È una sera di inizio estate e a Sesto Imolese, altro paesino a un tiro di schioppo da Giardino, si corre una gara in notturna. Dante, sceso appositamente per assistere alla kermesse sportiva, scambia qualche parola con i giovani corridori che gli si fanno intorno per strappare un consiglio al ciclista ormai affermato. L’attenzione di Dante è però catturata da una bici da corsa, o per meglio dire, da un suo particolare: la sella, talmente lucida da riflettere la luce dei lampioni della piazza del paese.
«Di chi è quella bici?»
Un giovane corridore della S.C. Sesto Imolese si fa avanti: «È la mia, mi chiamo Gambetti Bruno».
«Di’ un po’, Bruno, quella sella è proprio così morbida come sembra?».
«Se non ci credi provala, ma fai presto che comincia la corsa».
Qualche pedalata intorno alla piazza ed ecco arrivare il responso di Dante in romagnolo stretto: «L’è Mej che es sidud sora na scarana» (meglio che stare seduti su una sedia).

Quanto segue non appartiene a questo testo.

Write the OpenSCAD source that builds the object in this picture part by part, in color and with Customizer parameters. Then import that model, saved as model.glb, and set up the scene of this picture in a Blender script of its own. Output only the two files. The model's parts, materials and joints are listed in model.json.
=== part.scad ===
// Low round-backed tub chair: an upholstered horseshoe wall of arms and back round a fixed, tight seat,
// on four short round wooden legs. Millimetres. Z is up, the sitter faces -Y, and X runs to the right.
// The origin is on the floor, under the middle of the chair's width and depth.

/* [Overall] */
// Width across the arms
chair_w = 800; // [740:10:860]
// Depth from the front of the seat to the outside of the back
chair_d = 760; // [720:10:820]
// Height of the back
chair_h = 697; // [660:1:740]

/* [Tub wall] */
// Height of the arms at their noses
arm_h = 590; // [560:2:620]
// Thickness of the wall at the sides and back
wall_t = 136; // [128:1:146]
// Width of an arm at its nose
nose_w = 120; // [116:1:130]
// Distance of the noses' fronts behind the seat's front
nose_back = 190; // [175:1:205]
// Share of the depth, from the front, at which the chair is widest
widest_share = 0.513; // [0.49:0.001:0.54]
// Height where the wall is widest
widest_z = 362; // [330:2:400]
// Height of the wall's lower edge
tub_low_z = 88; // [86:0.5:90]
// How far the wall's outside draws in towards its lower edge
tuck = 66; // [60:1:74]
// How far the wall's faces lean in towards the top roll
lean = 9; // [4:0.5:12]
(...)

Bruno ribatte con orgoglio: “È merito di mio babbo Ribello. Ha usato il grasso di cavallo. Un lavoro da maestro».
Dante va subito al sodo: «Questa sella sarebbe perfetta per Gino».

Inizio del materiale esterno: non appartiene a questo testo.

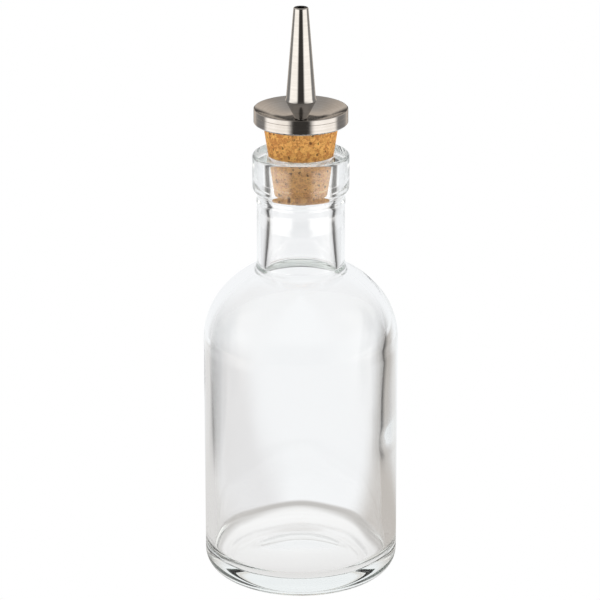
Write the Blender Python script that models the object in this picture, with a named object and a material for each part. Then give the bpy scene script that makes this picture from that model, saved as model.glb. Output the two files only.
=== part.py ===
"""Oil and vinegar bottle: a round glass bottle stopped by a tapered cork that carries a steel dash pourer.

Metres, +Z up. The origin is the centre of the bottle's base, and every piece is turned about the Z axis.
"""

import math

import bmesh
import bpy

# Bottle, outside
BODY_RADIUS = 0.0325
HEEL_RADIUS = 0.0071
SIDE_TOP = 0.0829
LOW_SHOULDER_RADIUS = 0.0244
LOW_SHOULDER_ANGLE = math.radians(37.4)
HIGH_SHOULDER_RADIUS = 0.0331
NECK_RADIUS = 0.0146
NECK_FILLET = 0.0029
NECK_LENGTH = 0.0240
RING_STEP = 0.00025
RING_HEIGHT = 0.0025
RING_BELOW_COLLAR = 0.0014
COLLAR_STEP = 0.0014
COLLAR_HEIGHT = 0.0134
COLLAR_LOW_ROUND = 0.0028
COLLAR_TOP_ROUND = 0.0010

# Bottle, inside
BODY_WALL = 0.0033
SHOULDER_WALL = 0.0033
INNER_HEEL_RADIUS = 0.0055
BORE_RADIUS = 0.0102
BORE_FLARE = 0.0170
MOUTH_RADIUS = 0.0111
FLOOR_THICKNESS = 0.0036

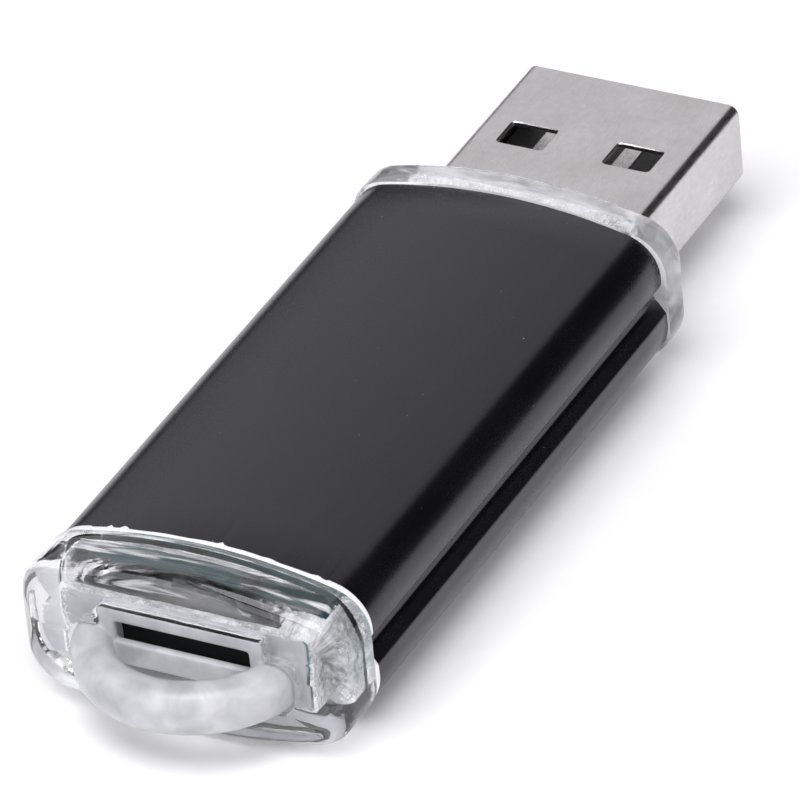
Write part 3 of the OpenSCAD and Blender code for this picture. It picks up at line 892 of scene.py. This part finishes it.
# ------------------------------------------------------------------ studio
def floor():
    me = bpy.data.meshes.new("floor")
    s = 1.6
    me.from_pydata([(-s, -s, 0), (s, -s, 0), (s, s, 0), (-s, s, 0)], [], [(0, 1, 2, 3)])
    ob = bpy.data.objects.new("floor", me)
    scene.collection.objects.link(ob)
    m, nt, b = new_mat("floor_paper")
    v = coords(nt)
    f = noise(nt, v, 0.8, 3.0)
    nt.links.new(mixc(nt, f, (0.90, 0.90, 0.90), (0.93, 0.93, 0.93)), b.inputs["Base Color"])
    b.inputs["Roughness"].default_value = 0.9
    b.inputs["Specular IOR Level"].default_value = 0.1
    me.materials.append(m)


floor()


def area(name, direction, dist, size, watts, color=(1, 1, 1), target=(0, 0, 4)):
    d = Vector(direction).normalized()
    L = bpy.data.lights.new(name, "AREA")
    L.shape = "RECTANGLE"
    L.size, L.size_y = size
    L.energy = watts
    L.color = color
    ob = bpy.data.objects.new(name, L)
    scene.collection.objects.link(ob)
    t = Vector(target) * MM
    ob.location = t + d * dist
    ob.rotation_euler = (-d).to_track_quat("-Z", "Y").to_euler()
    return ob


def radiance(L, size):
    """Watts that give an area light of this size the radiance L."""
    return L * math.pi * size[0] * size[1]


COOL = (0.985, 0.975, 1.0)
area("key_back_left", (-0.47, 0.65, 0.58), 0.75, (0.90, 0.55), radiance(0.86, (0.90, 0.55)), COOL)
area("overhead", (0.08, -0.42, 1.0), 0.9, (0.8, 0.6), radiance(5.6, (0.8, 0.6)), COOL)
area("fill_front", (-0.55, -0.95, 0.42), 0.9, (0.9, 0.6), radiance(2.8, (0.9, 0.6)), COOL)
area("fill_right", (0.95, -0.50, 0.62), 0.9, (0.7, 0.6), radiance(3.0, (0.7, 0.6)), COOL)

world = bpy.data.worlds.new("studio")
scene.world = world
world.use_nodes = True
bg = world.node_tree.nodes["Background"]
bg.inputs["Color"].default_value = (0.02, 0.02, 0.021, 1)
bg.inputs["Strength"].default_value = 1.0

scene.view_settings.view_transform = "Standard"
scene.view_settings.look = "None"
scene.view_settings.exposure = 0.0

Sulle prime Bruno è restio a cederla ma alla fine, dopo varie trattative, i due si accordano per uno scambio. La contropartita è di quelle a cui è difficile dire di no: una leggendaria Brooks, nuova di pacca.

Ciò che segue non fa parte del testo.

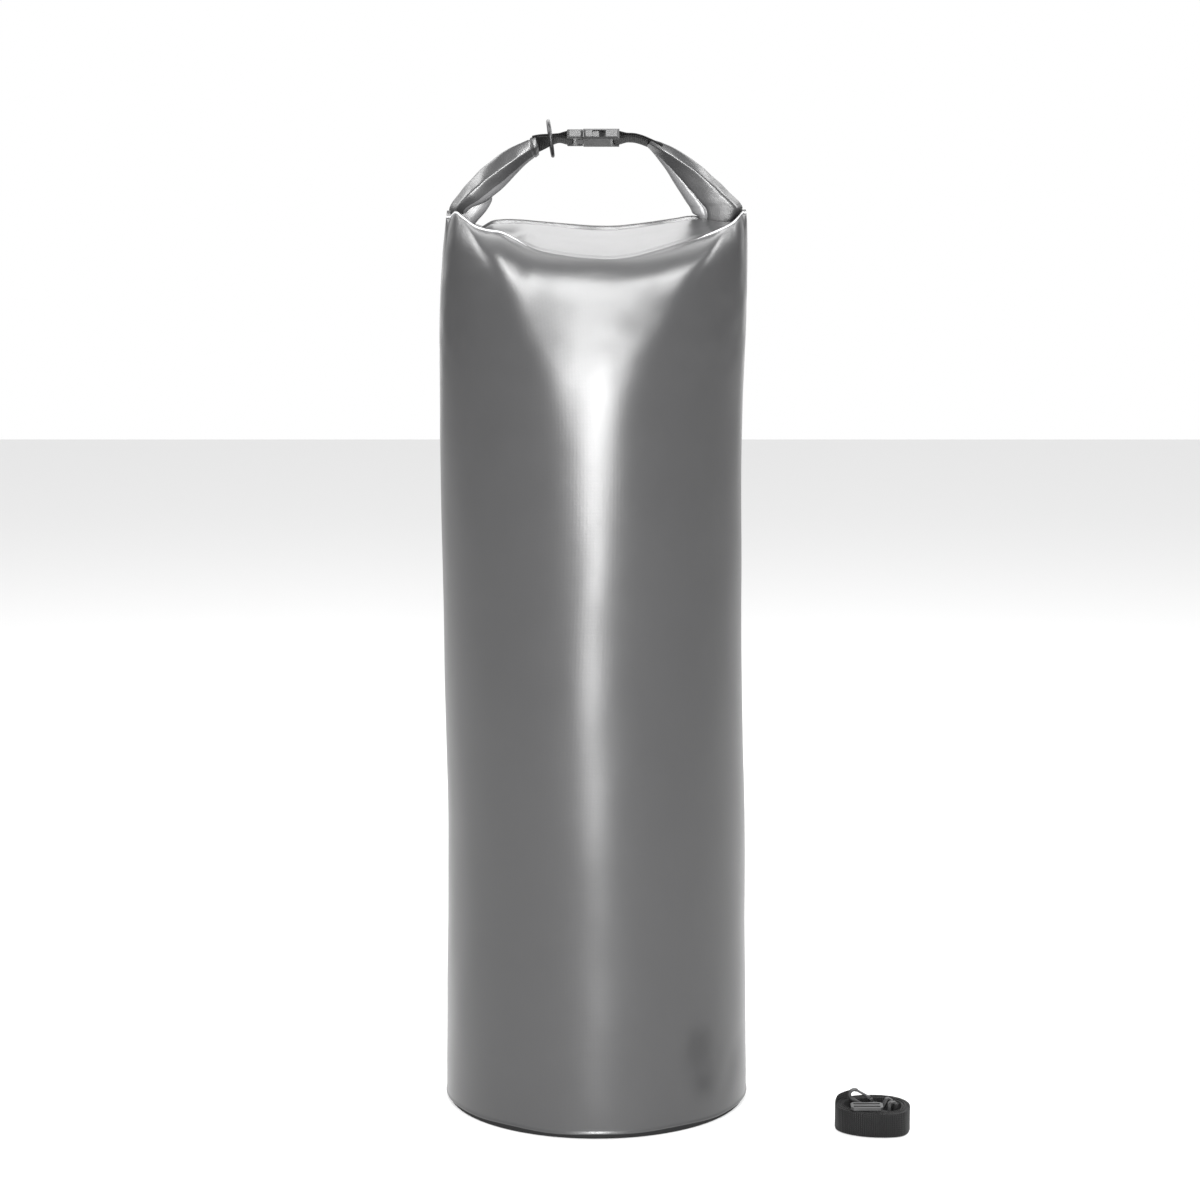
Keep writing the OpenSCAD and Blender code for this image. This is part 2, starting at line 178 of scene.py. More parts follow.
class Nodes:
    """Short calls for building one material's nodes."""

    def __init__(self, name):
        self.material = bpy.data.materials.new(name)
        self.material.use_nodes = True
        self.tree = self.material.node_tree
        self.shader = self.tree.nodes["Principled BSDF"]

    def add(self, kind, **settings):
        node = self.tree.nodes.new(kind)
        for key, value in settings.items():
            setattr(node, key, value)
        return node

    def link(self, a, b):
        self.tree.links.new(a, b)

    def place(self, uv):
        """Where a point is: along the surface in metres, or in the piece's own space."""
        node = self.add("ShaderNodeTexCoord")
        return node.outputs["UV" if uv else "Object"]

    def scaled(self, source, scale):
        node = self.add("ShaderNodeMapping")
        node.inputs["Scale"].default_value = scale
        self.link(source, node.inputs["Vector"])
        return node.outputs["Vector"]

    def noise(self, source, scale, detail=3.0, rough=0.5):
        node = self.add("ShaderNodeTexNoise")
        node.inputs["Scale"].default_value = scale
        node.inputs["Detail"].default_value = detail
        node.inputs["Roughness"].default_value = rough
        self.link(source, node.inputs["Vector"])
        return node.outputs["Fac"]

    def bands(self, source, period, direction, distortion=0.0):
        """Bands that repeat every period metres."""
        node = self.add("ShaderNodeTexWave", wave_type="BANDS", bands_direction=direction)
        node.inputs["Scale"].default_value = 2 * math.pi / WAVE_UNIT / period
        node.inputs["Distortion"].default_value = distortion
        self.link(source, node.inputs["Vector"])
        return node.outputs["Fac"]

    def math(self, operation, a, b):
        node = self.add("ShaderNodeMath", operation=operation)
        for socket, value in zip(node.inputs, (a, b)):
            if isinstance(value, (int, float)):
                socket.default_value = value
            else:
                self.link(value, socket)
        return node.outputs["Value"]

    def spread(self, source, low, high, start=0.0, end=1.0):
        """Map source from start..end to low..high."""
        node = self.add("ShaderNodeMapRange")
        for key, value in (("From Min", start), ("From Max", end), ("To Min", low), ("To Max", high)):
            node.inputs[key].default_value = value
        self.link(source, node.inputs["Value"])
        return node.outputs["Result"]

    def colours(self, source, stops, blue=COOL):
        """A ramp of greys from stops of (place, tone)."""
        node = self.add("ShaderNodeValToRGB")
        ramp = node.color_ramp
        while len(ramp.elements) < len(stops):
            ramp.elements.new(0.5)
        for element, (place, grey) in zip(ramp.elements, stops):
            element.position = place
            element.color = (grey, grey, grey * blue, 1)
        self.link(source, node.inputs["Fac"])
        return node.outputs["Color"]

    def bump(self, source, distance, strength, below=None):
        node = self.add("ShaderNodeBump")
        node.inputs["Distance"].default_value = distance
        node.inputs["Strength"].default_value = strength
        self.link(source, node.inputs["Height"])
        if below is not None:
            self.link(below, node.inputs["Normal"])
        return node.outputs["Normal"]

    def finish(self, colour, rough, normal, **fixed):
        """Join the parts to the shader. fixed gives its other inputs, with _ for a space."""
        self.link(colour, self.shader.inputs["Base Color"])
        self.link(rough, self.shader.inputs["Roughness"])
        self.link(normal, self.shader.inputs["Normal"])
        for name, value in fixed.items():
            self.shader.inputs[name.replace("_", " ")].default_value = value
        return self.material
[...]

Bruno è mio padre e Ribello mio nonno, quella raccontata è la storia della sua sella o per meglio dire della sella di Bartali. Anche se non venimmo mai a sapere se Bartali la utilizzò veramente in quel suo ultimo scampolo di carriera, ciò che importa è che quella sera le vicende della nostra famiglia si intrecciarono con quelle del mito, lasciando una traccia, un ricordo, un’energia che ancora oggi ci si tramanda di padre in figlio. La consapevolezza di essere entrati a contatto con un campione che ha scritto pagine sportive leggendarie, in un’epoca in cui il ciclismo rappresentava una perfetta metafora della vita: faticosa, irta di ostacoli e tutta da costruire proprio come le interminabili e massacranti tappe di montagna in cui si poteva contare solo su sé stessi, sulla propria forza fisica e interiore. Quel ”Non mollare mai fino alla fine” che ci ha lasciato in dote Felice Gimondi, l’ultimo grande testimone di quel ciclismo epico, semplice e umile. Un insegnamento prezioso che vale in sella alle due ruote quanto nella vita.